The man talked and talked and talked and kept rubbing up against me. He spoke in loud tones and basically invaded my space. Finally, I got tired of it and asked him very nicely if he would return to his seat. He was bothering me and invading my space. He ignored my request and continued his loud conversation. I asked him again but was again ignored. Finally I went to the Flight Attendant and she told me the man could stand there until the Seat Belt sign was activated in a few hours as long as he moved away for people that wanted to pass.

Rejected by the Flight Attendant, I returned to my seat and had to put up with the loud man standing in the aisle inches for me for another hour. Finally he returned to his seat. What would you do?
I sympathize with you. I would also have found that experience annoying (especially if I was trying to rest or read) and I probably would have taken similar action to what you took. I might have tried a slightly different tack, like "I wonder if you could talk a little more softly?" or "I wonder if you might be able to talk back near the galley?" or whatever.

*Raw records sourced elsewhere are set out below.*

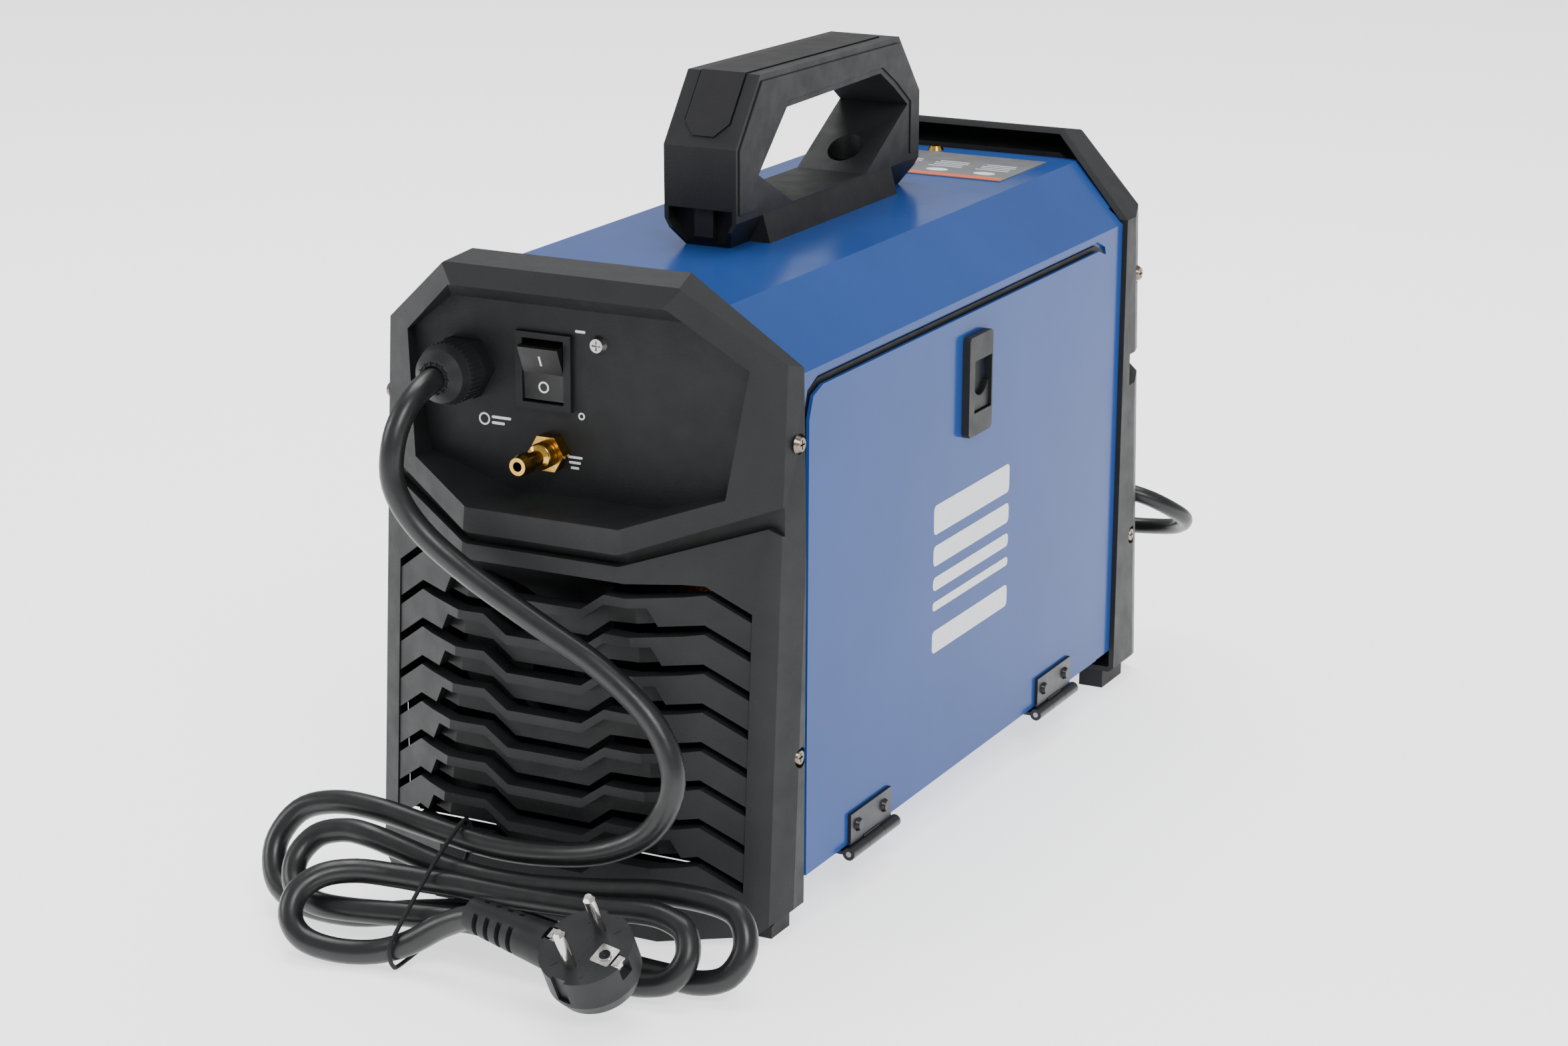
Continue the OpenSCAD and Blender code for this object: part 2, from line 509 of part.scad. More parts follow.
module feed_bracket() color([0.3, 0.3, 0.32]) difference() {
  union() {
    translate([-16, -126, 60]) cube([20, 82, 40]);
    translate([-16, -126, 100]) cube([20, 34, 34]);
    translate([-30, -114, 122]) rotate([0, 90, 0]) cylinder(r = 3, h = 16);
    translate([-38, -124, 104]) cube([22, 14, 10]);
  }
  translate([-50, roll_y, roll_z]) rotate([0, 90, 0]) cylinder(r = 4.05, h = 60);
  translate([-30, -130, roll_z + 15.1]) rotate([-90, 0, 0]) cylinder(r = 1.5, h = 60);
}
module feed_motor() color([0.25, 0.25, 0.27]) translate([5.5, roll_y, roll_z]) rotate([0, 90, 0])
  difference() {
    union() {
      cylinder(r = 20, h = 58);
      translate([0, 0, -1.5]) cylinder(r = 8.9, h = 3);
    }
    translate([0, 0, -2]) cylinder(r = 4.05, h = 14);
  }
module drive_roll() color(steel) translate([-37, roll_y, roll_z]) rotate([0, 90, 0]) {
  rotate_extrude() polygon([[0, 1], [15, 1], [15, 6], [14.2, 7], [15, 8], [15, 13], [0, 13]]);
  translate([0, 0, -6]) cylinder(r = 7, h = 7);
  cylinder(r = 4, h = 52);
}
module pressure_arm() color([0.3, 0.3, 0.32]) difference() {
  union() {
    translate([-22, -119, 117]) cube([5.8, 75, 12]);
    translate([-40, -60, 117]) cube([18, 16, 12]);
    translate([-36, roll_y, roll_z + 26.2]) rotate([0, 90, 0]) cylinder(r = 2.5, h = 15);
  }
  translate([-50, -114, 122]) rotate([0, 90, 0]) cylinder(r = 3.05, h = 60);
  translate([-30, -52, 110]) cylinder(r = 2.55, h = 30);
}
module pressure_roll() color(steel) translate([-36, roll_y, roll_z + 26.2]) rotate([0, 90, 0])
  difference() {
    cylinder(r = 11, h = 12);
    translate([0, 0, -1]) cylinder(r = 2.55, h = 20);
  }
module tension_knob() color([0.6, 0.1, 0.1]) translate([-30, -52, 118]) {
  cylinder(r = 2.5, h = 13);
  translate([0, 0, 11.2]) difference() {
    cylinder(r = 8, h = 20);
    for (a = [0:45:315]) rotate([0, 0, a]) translate([9, 0, 6]) cylinder(r = 2, h = 20);
  }
}

// ---- front panel parts ----
module front_at(x, z) translate([x, -panel_y, z]) rotate([90, 0, 0]) children();
module torch_socket() color(brass) front_at(-30, roll_z + 15.1) difference() {
  union() {
    translate([0, 0, -12]) cylinder(r = 14, h = 26);
    translate([0, 0, -55]) cylinder(r = 6, h = 45);
  }
  translate([0, 0, -8]) cylinder(r = 10, h = 24);
  translate([0, 0, -60]) cylinder(r = 1.5, h = 60);
}
module torch_collar() color(black) front_at(-30, roll_z + 15.1) difference() {
  cylinder(r = 20, h = 8);
  translate([0, 0, -1]) cylinder(r = 14.05, h = 10);
}
module dinse(x) front_at(x, 56) difference() {
  union() {
    cylinder(r = 17, h = 6);
    translate([0, 0, -22]) cylinder(r = 13, h = 22);
  }
  translate([0, 0, -17]) cylinder(r = 6.5, h = 30);
}
module dinse_plus() color(black) dinse(42);
module dinse_minus() color(black) dinse(-42);
module knob(x) color(black) front_at(x, 208) {
  translate([0, 0, -12]) cylinder(r = 3, h = 14);
  translate([0, 0, 0.5]) difference() {
    cylinder(r1 = knob_d / 2, r2 = knob_d / 2 - 1.5, h = 15);
    translate([-0.6, knob_d / 2 - 5, 14]) cube([1.2, 4, 3]);
  }
}
module knob_left() knob(-42);
module knob_right() knob(42);
module button(x) color([0.75, 0.2, 0.12]) front_at(x, 182) {
  translate([0, 0, -10]) cylinder(r = 3.5, h = 13);
  translate([0, 0, 2.6]) cylinder(r = 5, h = 2.4);
}
module button_left() button(-20);
module button_right() button(20);
module display_window() color([0.1, 0.1, 0.12]) front_at(0, 234) {
  translate([-28, -12, -4]) cube([56, 24, 5]);
}
module polarity_plug() color(black) front_at(-42, 56) {
  translate([0, 0, -15]) cylinder(r = 6.4, h = 22);
  translate([0, 0, 6.5]) cylinder(r = 12, h = 22);
  translate([0, 0, 28]) cylinder(r1 = 12, r2 = 6.5, h = 12);
}
module polarity_lead() color(black) tube(lead_route, 4, 2, 8);

base_plate();
case_cover();
divider_plate();
rear_frame();
front_frame();
door_frame();
rear_bezel();
rear_panel();
front_bezel();
front_panel();
feet();
side_door();
door_hinge_leaves();
fixed_hinge_leaves();
hinge_pins();
hinge_screws();
latch_bezel();
latch_slider();
handle_body();
handle_grip();
handle_screws();
switch_housing();
switch_rocker();
gland_body();
gland_nut();
gas_barb();
gas_nut();
mains_cable();
plug_body();
plug_pins();
plug_clips();
cord_tie();
rear_bezel_screws();
front_bezel_screws();
panel_screw();
top_screw();
top_label();
fan_frame();
fan_rotor();
spool_hub();
wire_spool();
weld_wire();
spool_nut();
feed_bracket();
feed_motor();
drive_roll();
pressure_arm();
pressure_roll();
tension_knob();
torch_socket();
torch_collar();
dinse_plus();
dinse_minus();
knob_left();
knob_right();
button_left();
button_right();
display_window();
circuit_board();
heatsink();
transformer();
gas_valve();
polarity_lead();
polarity_plug();
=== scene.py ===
import bpy, bmesh, json, math
from mathutils import Vector, Matrix


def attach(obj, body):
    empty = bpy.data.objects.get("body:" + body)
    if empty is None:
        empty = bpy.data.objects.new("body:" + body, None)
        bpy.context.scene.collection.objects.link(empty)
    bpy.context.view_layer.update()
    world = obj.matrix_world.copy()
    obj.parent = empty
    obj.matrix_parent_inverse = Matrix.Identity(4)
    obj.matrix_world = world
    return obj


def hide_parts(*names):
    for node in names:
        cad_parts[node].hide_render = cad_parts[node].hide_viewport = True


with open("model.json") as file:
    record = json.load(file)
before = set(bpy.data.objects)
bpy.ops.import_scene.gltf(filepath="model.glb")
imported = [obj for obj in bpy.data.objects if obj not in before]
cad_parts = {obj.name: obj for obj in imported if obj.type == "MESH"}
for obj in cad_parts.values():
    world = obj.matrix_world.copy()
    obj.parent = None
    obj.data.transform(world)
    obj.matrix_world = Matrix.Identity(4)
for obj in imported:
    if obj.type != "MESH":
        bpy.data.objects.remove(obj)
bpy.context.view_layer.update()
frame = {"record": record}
MM = 0.001


# ---------------------------------------------------------------- camera, floor, light
CAMERA_AT = (-0.6879, 1.3676, 0.5568)
CAMERA_TURN = (26.82, 16.18, 0.33)     # yaw, pitch and roll in degrees
LENS_MM = 81.30
WORLD_LIGHT = 0.62
FLOOR_GLOW = 1.3
FLOOR_HALF = 4.0


def camera():
    yaw, pitch, roll = map(math.radians, CAMERA_TURN)
    f = Vector((math.sin(yaw) * math.cos(pitch), -math.cos(yaw) * math.cos(pitch), -math.sin(pitch)))
    r = Vector((-math.cos(yaw), -math.sin(yaw), 0))
    u = r.cross(f)
    r2 = math.cos(roll) * r + math.sin(roll) * u
    u2 = -math.sin(roll) * r + math.cos(roll) * u
    cam = bpy.data.objects.new("camera", bpy.data.cameras.new("camera"))
    bpy.context.scene.collection.objects.link(cam)
    m = Matrix((r2, u2, -f)).transposed().to_4x4()
    m.translation = Vector(CAMERA_AT)
    cam.matrix_world = m
    cam.data.sensor_width = 36
    cam.data.lens = LENS_MM
    cam.data.clip_start = 0.01
    bpy.context.scene.camera = cam


def area(name, loc, target, size, power):
    d = bpy.data.lights.new(name, "AREA")
    d.energy, d.size = power, size
    o = bpy.data.objects.new(name, d)
    bpy.context.scene.collection.objects.link(o)
    o.location = loc
    o.rotation_euler = (Vector(target) - Vector(loc)).to_track_quat("-Z", "Y").to_euler()


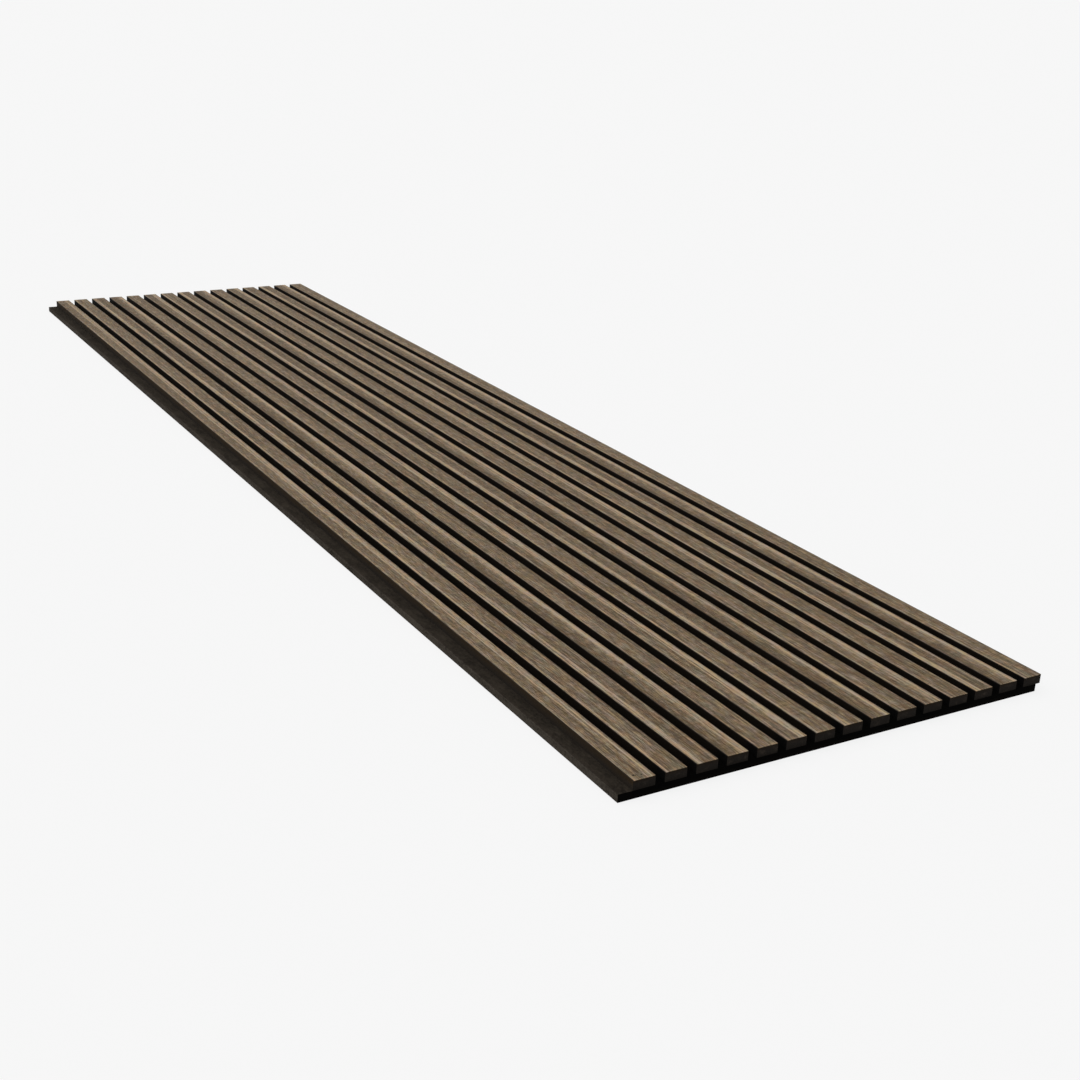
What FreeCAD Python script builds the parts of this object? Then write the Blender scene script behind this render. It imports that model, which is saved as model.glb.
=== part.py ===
import FreeCAD, Part
import os

# Acoustic slat wall panel, lying face up as it is made and packed.
# A dark felt board carries a row of slats that run its whole length. Each slat is a ripped
# strip of black fibreboard with a wood veneer glued to its face, and it is held to the felt
# by rows of wire staples driven from the back.
# The row of slats is shifted sideways on the felt. The last slat hangs over one long edge,
# and the other edge is a bare felt lap, so that the next panel carries the pattern on.
#
# Sizes are in millimetres. X runs across the slats, from the lap to the overhang, Y runs
# along them, and Z points out of the wall. The origin is the middle of the felt's back face.

# Slats
SLAT_COUNT = 15
SLAT_WIDTH = 28.0
SLAT_GAP = 12.0
PANEL_LENGTH = 2400.0
CORE_THICKNESS = 11.4
VENEER_THICKNESS = 0.6
VENEER_ARRIS = 0.45

# Felt
FELT_THICKNESS = 10.0
SLAT_OVERHANG = 6.0

# Staples
STAPLE_ROW_PITCH = 400.0
STAPLE_END_MARGIN = 150.0
STAPLE_CROWN = 12.8
STAPLE_WIRE_WIDTH = 0.95
STAPLE_WIRE_THICKNESS = 0.65
STAPLE_BITE = 8.0
STAPLE_POINT = 0.9
STAPLE_SINK = 0.2

# What follows from them
SLAT_PITCH = SLAT_WIDTH + SLAT_GAP
FELT_WIDTH = SLAT_COUNT * SLAT_PITCH
LAP_WIDTH = SLAT_GAP + SLAT_OVERHANG
FIRST_SLAT_LEFT = -FELT_WIDTH / 2 + LAP_WIDTH
NEAR_END = -PANEL_LENGTH / 2

PARTS_FOLDER = "parts"
VECTOR = FreeCAD.Vector


def slat_left(index):
    """The X of a slat's left side."""
    return FIRST_SLAT_LEFT + index * SLAT_PITCH


def staple_middle(index):
    """The X of a slat's row of staples: the middle of the width that the felt backs."""
    right = min(slat_left(index) + SLAT_WIDTH, FELT_WIDTH / 2)
    return (slat_left(index) + right) / 2


def staple_rows():
    """The Y of each row of staples, evenly spaced about the middle of the panel."""
    room = PANEL_LENGTH - 2 * STAPLE_END_MARGIN
    count = int(room // STAPLE_ROW_PITCH) + 1
    first = -(count - 1) * STAPLE_ROW_PITCH / 2
    return [first + row * STAPLE_ROW_PITCH for row in range(count)]


def polyline_face(points, y):
    """A flat face at one Y, from (x, z) corners."""
    corners = [VECTOR(x, y, z) for x, z in points]
    return Part.Face(Part.makePolygon(corners + corners[:1]))


def felt_blank():
    """The felt board before the staples pierce it."""
    corner = VECTOR(-FELT_WIDTH / 2, NEAR_END, 0)
    return Part.makeBox(FELT_WIDTH, PANEL_LENGTH, FELT_THICKNESS, corner)


def core_blank(index):
    """One fibreboard slat before the staples pierce it."""
    corner = VECTOR(slat_left(index), NEAR_END, FELT_THICKNESS)
    return Part.makeBox(SLAT_WIDTH, PANEL_LENGTH, CORE_THICKNESS, corner)


def veneer_face(index):
    """The veneer on one slat: a thin strip whose two long top edges are sanded round."""
    arris = min(VENEER_ARRIS, 0.9 * VENEER_THICKNESS, 0.4 * SLAT_WIDTH)
    low = FELT_THICKNESS + CORE_THICKNESS
    high = low + VENEER_THICKNESS
    left = slat_left(index)
    right = left + SLAT_WIDTH
    bend = arris * (1 - 0.5 ** 0.5)

    def at(x, z):
        return VECTOR(x, NEAR_END, z)

    right_round = Part.Arc(
        at(right, high - arris), at(right - bend, high - bend), at(right - arris, high)
    )
    left_round = Part.Arc(
        at(left + arris, high), at(left + bend, high - bend), at(left, high - arris)
    )
    outline = Part.Wire([
        Part.LineSegment(at(left, low), at(right, low)).toShape(),
        Part.LineSegment(at(right, low), at(right, high - arris)).toShape(),
        right_round.toShape(),
        Part.LineSegment(at(right - arris, high), at(left + arris, high)).toShape(),
        left_round.toShape(),
        Part.LineSegment(at(left, high - arris), at(left, low)).toShape(),
    ])
    return Part.Face(outline).extrude(VECTOR(0, PANEL_LENGTH, 0))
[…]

Asking him to return to his seat, however nicely, may have antagonized him. But of course, he may have been impervious to any kind of approach.

The conditions in which a group of strangers are thrown together for the duration of a flight surely dictate a certain sensitivity to the needs of one's fellow passengers. I don't know to what extent psychologists have studied how normal human beings are affected by these somewhat abnormal conditions, but I have to believe that many or most of us operate at less than our optimal tolerances when confined to the inside of an aircraft for long periods in close proximity to many other people.